My program consists of two parts: one part includes some fixed functions stored in the static.cu
file, and the other part needs to be dynamically generated based on the task. The generated content is a __global__
function that needs to call functions defined in static.cu
. To achieve this, I compiled static.cu
offline, then dynamically generated dyn.cu
according to the task requirements and used nvRTC
to compile it. Finally, I used nvJitLink
to link the two parts into cubin. However, the calculation results are incorrect. I’m not sure if my compilation and linking methods are correct. Here are the specific steps I followed:
- Compile the
static.cu
file offline into object file
nvcc -gencode=arch=compute_52,code=[compute_52,lto_52] -O3 -std=c++17 -rdc=true -Xcompiler -fPIC -MD -MT static.o -o static.o static.cu
- Compile the dynamically generated
dyn.cu
file usingnvRTC
nvrtcProgram prog;
nvrtcCreateProgram(&prog, content_of_dyn_cu, nullptr, 0, nullptr, nullptr);// content_of_dyn_cu is a pointer of type const char *;
//Call nvrtcCompileProgram with options "-dlto", "-rdc=true", "--device-int128", "-arch=compute_52"

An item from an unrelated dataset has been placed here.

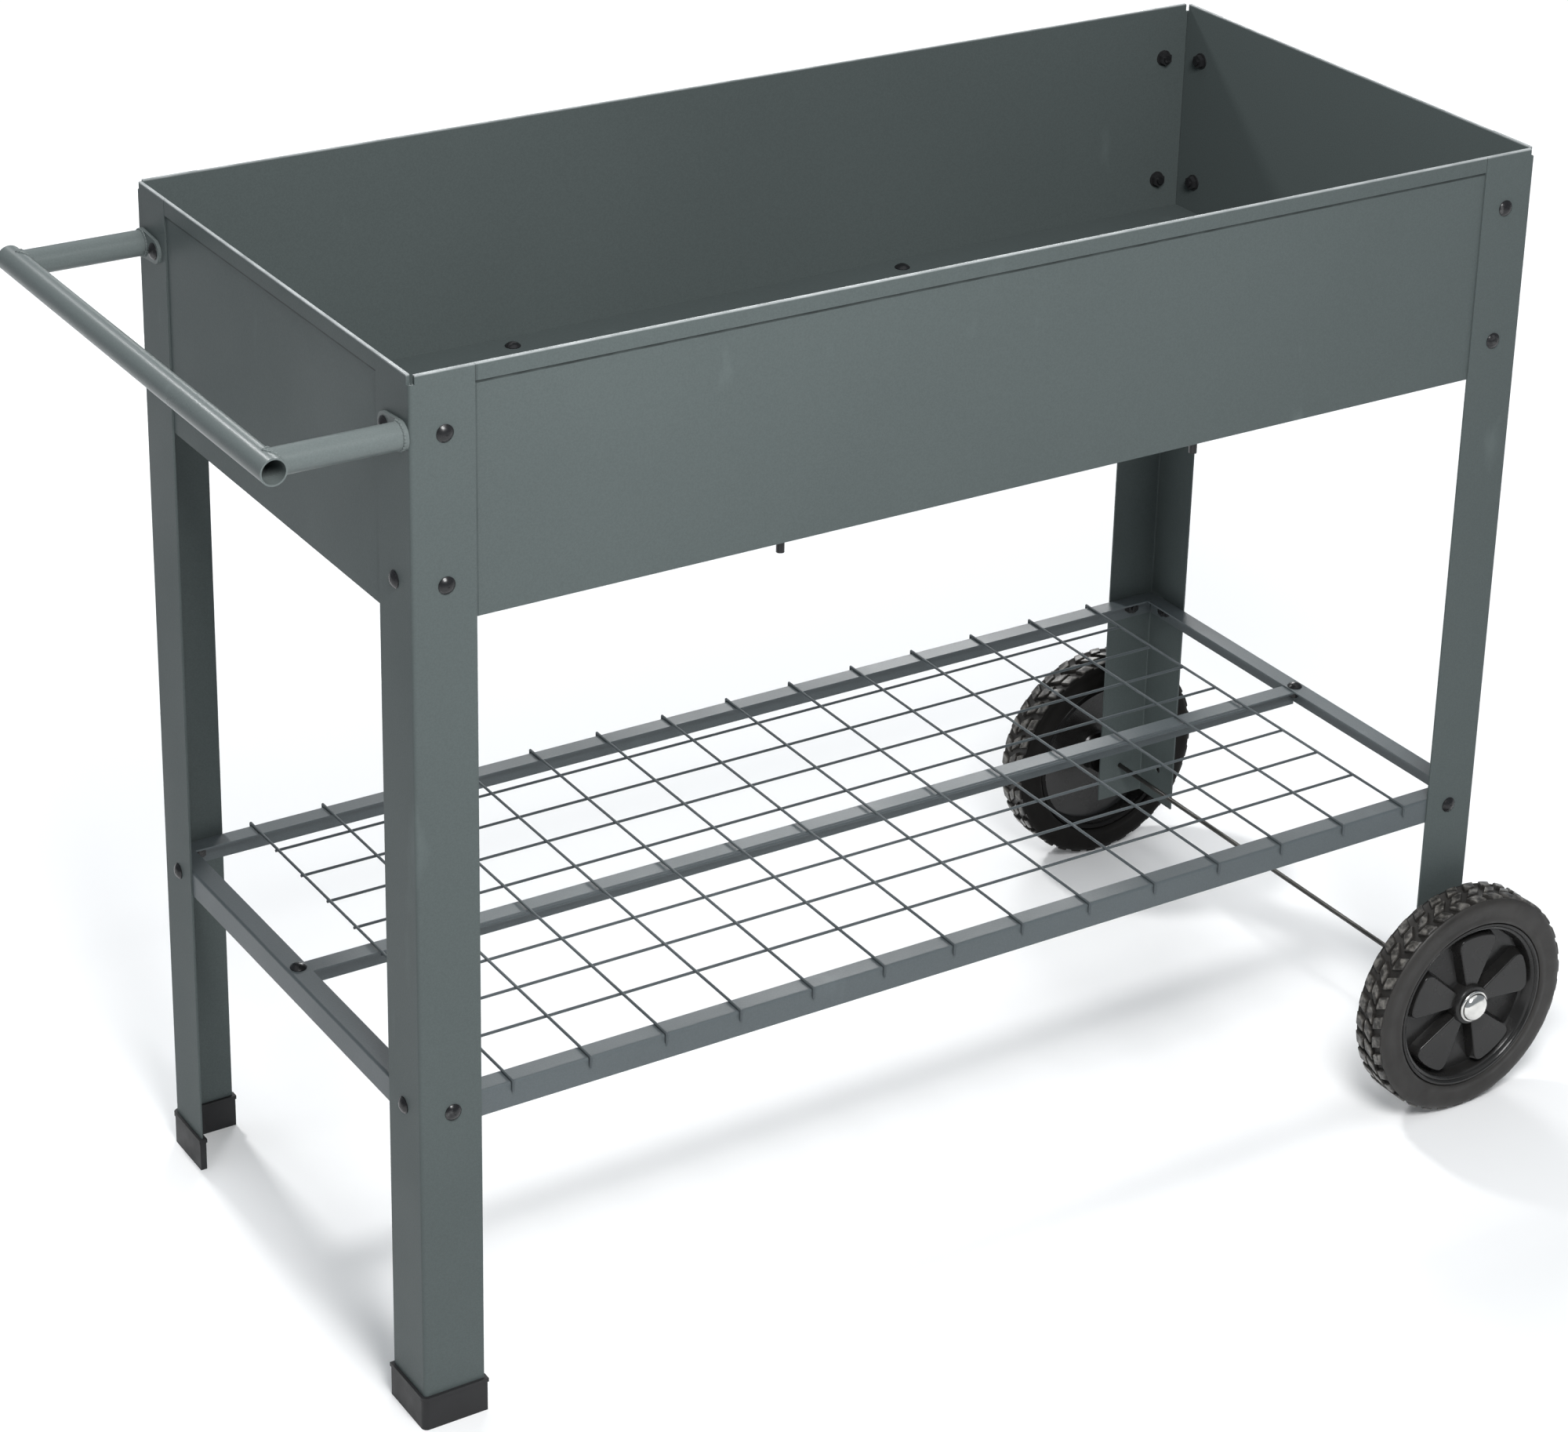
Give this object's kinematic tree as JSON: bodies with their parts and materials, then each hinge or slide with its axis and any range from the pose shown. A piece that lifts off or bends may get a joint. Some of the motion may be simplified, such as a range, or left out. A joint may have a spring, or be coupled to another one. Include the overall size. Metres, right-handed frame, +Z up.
{
  "type": "raised planter on legs",
  "caption": "Sheet-steel planter trough raised on angle legs, with a tube handle at one end, a wire shelf below and wheels at the other end.",
  "frame": {"origin": "on the ground, at the centre of the planter's outline seen from above", "axes": "+X along the trough from the handle end to the wheel end, +Y from the front to the back, +Z up"},
  "size_m": [1.115, 0.5438, 0.8],
  "materials": {
    "panel_paint": "satin slate grey-green powder coat on sheet steel",
    "leg_paint": "satin slate grey-green powder coat on angle steel",
    "rail_paint": "satin slate grey-green powder coat on angle steel",
    "wire_paint": "satin dark grey powder coat on welded wire",
    "handle_paint": "semi-gloss slate grey-green powder coat on steel tube",
    "cap_plastic": "matt black moulded plastic",
    "axle_steel": "zinc-plated drawn rod, dulled",
    "tyre_rubber": "matt black rubber with moulded tread",
    "rim_plastic": "semi-matt black moulded plastic",
    "spacer_plastic": "matt black moulded plastic",
    "axle_cap_steel": "bright zinc-plated pressed steel",
    "black_bolts": "black oxide, slightly glossy domed heads",
    "black_nuts": "black oxide, satin"
  },
  "bodies": {
    "frame": {"front_panel": "panel_paint", "back_panel": "panel_paint", "left_end_panel": "panel_paint", "right_end_panel": "panel_paint", "tray_floor": "panel_paint", "leg_front_left": "leg_paint", "leg_back_left": "leg_paint", "leg_front_right": "leg_paint", "leg_back_right": "leg_paint", "foot_cap_front": "cap_plastic", "foot_cap_back": "cap_plastic", "shelf_front_rail": "rail_paint", "shelf_back_rail": "rail_paint", "shelf_left_rail": "rail_paint", "shelf_right_rail": "rail_paint", "shelf_middle_rail": "rail_paint", "shelf_mesh": "wire_paint", "handle_cross_tube": "handle_paint", "handle_front_arm": "handle_paint", "handle_back_arm": "handle_paint", "handle_front_plate": "handle_paint", "handle_back_plate": "handle_paint", "axle": "axle_steel", "front_axle_spacer": "spacer_plastic", "front_axle_cap": "axle_cap_steel", "back_axle_spacer": "spacer_plastic", "back_axle_cap": "axle_cap_steel", "tray_bolts": "black_bolts", "tray_nuts": "black_nuts", "handle_bolts": "black_bolts", "handle_nuts": "black_nuts", "floor_bolts": "black_bolts", "floor_nuts": "black_nuts", "shelf_bolts": "black_bolts", "shelf_nuts": "black_nuts", "middle_rail_bolts": "black_bolts", "middle_rail_nuts": "black_nuts"},
    "front_wheel": {"front_wheel_tyre": "tyre_rubber", "front_wheel_rim": "rim_plastic"},
    "back_wheel": {"back_wheel_tyre": "tyre_rubber", "back_wheel_rim": "rim_plastic"}
  },
  "joints": [
    {"name": "front_wheel_spin", "type": "hinge", "parent": "frame", "child": "front_wheel", "pos_m": [0.4625, -0.2465, 0.095], "axis": [0, 1, 0], "continuous": true},
    {"name": "back_wheel_spin", "type": "hinge", "parent": "frame", "child": "back_wheel", "pos_m": [0.4625, 0.2465, 0.095], "axis": [0, 1, 0], "continuous": true}
  ]
}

//Call nvrtcGetLTOIR to get lto IR of static.cu
- Use
nvJitLink
to link the offline compiledstatic.o
with the LTOIR of the dynamically compileddyn.cu
to generate PTX.
//Call nvJitLinkCreate with options "-lto", "-arch=sm_86"

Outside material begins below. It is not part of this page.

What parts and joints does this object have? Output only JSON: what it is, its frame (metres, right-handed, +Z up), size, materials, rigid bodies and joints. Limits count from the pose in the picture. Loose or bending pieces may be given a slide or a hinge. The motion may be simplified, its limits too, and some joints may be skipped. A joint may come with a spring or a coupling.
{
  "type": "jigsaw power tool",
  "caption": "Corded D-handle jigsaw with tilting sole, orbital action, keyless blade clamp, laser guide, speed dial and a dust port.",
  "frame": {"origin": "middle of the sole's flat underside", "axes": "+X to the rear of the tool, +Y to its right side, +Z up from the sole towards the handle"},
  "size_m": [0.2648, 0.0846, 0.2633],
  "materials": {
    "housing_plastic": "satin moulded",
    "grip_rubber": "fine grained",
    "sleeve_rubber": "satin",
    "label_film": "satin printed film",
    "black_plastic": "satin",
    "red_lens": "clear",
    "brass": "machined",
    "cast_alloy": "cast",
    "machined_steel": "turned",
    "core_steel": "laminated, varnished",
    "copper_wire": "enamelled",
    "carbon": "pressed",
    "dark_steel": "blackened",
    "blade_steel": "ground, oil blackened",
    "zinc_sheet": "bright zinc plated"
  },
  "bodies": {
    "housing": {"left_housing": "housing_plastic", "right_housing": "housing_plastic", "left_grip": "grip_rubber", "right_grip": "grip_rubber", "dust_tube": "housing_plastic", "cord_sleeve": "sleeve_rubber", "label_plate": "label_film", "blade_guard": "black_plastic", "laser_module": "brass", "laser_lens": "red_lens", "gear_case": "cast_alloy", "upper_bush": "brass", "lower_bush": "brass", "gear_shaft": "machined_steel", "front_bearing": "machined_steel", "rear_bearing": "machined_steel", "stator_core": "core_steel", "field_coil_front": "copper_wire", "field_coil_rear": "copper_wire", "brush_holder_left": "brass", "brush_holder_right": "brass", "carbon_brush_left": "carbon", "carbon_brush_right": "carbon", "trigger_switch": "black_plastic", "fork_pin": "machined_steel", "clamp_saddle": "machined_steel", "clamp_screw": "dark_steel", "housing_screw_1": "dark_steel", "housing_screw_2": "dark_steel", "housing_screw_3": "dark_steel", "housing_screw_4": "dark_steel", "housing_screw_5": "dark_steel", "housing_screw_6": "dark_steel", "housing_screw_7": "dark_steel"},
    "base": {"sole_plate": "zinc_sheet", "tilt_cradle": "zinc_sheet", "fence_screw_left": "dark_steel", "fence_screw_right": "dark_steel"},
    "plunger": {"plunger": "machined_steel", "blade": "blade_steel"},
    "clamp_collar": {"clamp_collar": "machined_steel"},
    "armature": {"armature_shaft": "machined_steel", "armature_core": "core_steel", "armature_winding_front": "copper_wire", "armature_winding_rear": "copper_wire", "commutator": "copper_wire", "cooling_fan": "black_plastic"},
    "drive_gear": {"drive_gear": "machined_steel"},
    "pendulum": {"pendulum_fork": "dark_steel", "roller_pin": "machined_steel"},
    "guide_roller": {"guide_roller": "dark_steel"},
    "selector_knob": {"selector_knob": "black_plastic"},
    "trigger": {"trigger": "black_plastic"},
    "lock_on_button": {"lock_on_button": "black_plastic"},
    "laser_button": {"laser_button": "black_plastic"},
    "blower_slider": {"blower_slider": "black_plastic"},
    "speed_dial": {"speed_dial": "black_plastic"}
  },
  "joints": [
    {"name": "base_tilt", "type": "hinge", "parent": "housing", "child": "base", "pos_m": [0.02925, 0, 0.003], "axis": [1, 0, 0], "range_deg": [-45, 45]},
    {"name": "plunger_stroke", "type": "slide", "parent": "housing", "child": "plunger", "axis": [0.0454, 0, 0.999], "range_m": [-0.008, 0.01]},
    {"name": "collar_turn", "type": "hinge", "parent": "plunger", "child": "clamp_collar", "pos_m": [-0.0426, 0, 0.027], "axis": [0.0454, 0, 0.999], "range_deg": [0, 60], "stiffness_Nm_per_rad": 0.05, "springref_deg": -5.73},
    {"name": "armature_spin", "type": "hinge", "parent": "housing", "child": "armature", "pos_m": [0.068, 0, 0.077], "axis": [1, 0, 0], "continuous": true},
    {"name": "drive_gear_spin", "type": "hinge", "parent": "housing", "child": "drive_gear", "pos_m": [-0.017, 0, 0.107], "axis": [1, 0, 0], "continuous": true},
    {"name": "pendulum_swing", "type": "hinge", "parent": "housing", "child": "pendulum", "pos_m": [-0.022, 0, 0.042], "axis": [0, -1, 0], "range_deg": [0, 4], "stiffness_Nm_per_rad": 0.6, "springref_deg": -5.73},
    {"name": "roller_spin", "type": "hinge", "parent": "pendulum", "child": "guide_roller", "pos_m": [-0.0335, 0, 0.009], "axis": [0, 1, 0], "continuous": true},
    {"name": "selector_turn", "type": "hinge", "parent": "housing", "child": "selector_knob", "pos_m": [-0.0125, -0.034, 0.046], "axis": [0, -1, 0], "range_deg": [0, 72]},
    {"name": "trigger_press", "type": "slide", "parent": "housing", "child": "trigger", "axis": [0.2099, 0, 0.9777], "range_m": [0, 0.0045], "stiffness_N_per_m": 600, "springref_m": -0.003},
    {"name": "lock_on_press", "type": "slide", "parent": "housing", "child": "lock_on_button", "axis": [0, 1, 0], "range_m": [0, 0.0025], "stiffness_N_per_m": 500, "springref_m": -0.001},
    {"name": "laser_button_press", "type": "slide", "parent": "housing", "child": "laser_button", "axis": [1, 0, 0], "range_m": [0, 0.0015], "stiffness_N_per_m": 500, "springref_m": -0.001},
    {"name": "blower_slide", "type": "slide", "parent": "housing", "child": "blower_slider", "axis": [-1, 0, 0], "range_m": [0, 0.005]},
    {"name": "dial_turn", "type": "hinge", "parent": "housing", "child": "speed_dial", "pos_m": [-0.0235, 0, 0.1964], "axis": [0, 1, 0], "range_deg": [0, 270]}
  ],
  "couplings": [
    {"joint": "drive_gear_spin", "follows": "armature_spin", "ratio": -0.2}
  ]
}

//Call the nvJitLinkAddData function to add the LTO IR of dyn.cu and static.o
//Call nvJitLinkComplete
- Call nvJitLinkGetLinkedCubin to get the cubin.
The program produced by the above steps yields incorrect results. However, if both parts are compiled and linked using nvcc
, the calculation results are correct. Below are the parameters used for compilation and linking.
nvcc -dc -gencode=arch=compute_52,code=[compute_52,lto_52] -std=c++17 -O3 -o static.o static.cu
nvcc -dc -gencode=arch=compute_52,code=[compute_52,lto_52] -std=c++17 -O3 -o dyn.o dyn.cu
nvcc -cubin -dlink -arch=compute_52 -code=sm_86 -o final.cubin dyn.o static.o
Here is my question:
- When performing offline compilation using only nvcc, are the compilation options correct (i.e., is LTO enabled)?
- What are the differences between performing a full offline compilation using only nvcc and a semi-offline, semi-real-time compilation using nvcc, nvRTC, and nvJitLink? Why does the program compile successfully with nvcc alone, but encounter issues when using nvcc, nvRTC, and nvJitLink for the semi-offline, semi-real-time compilation?
CUDA:Cuda compilation tools, release 12.6, V12.6.20
OS: Ubuntu 20.04.5 LTS
GPU: Geforce 3080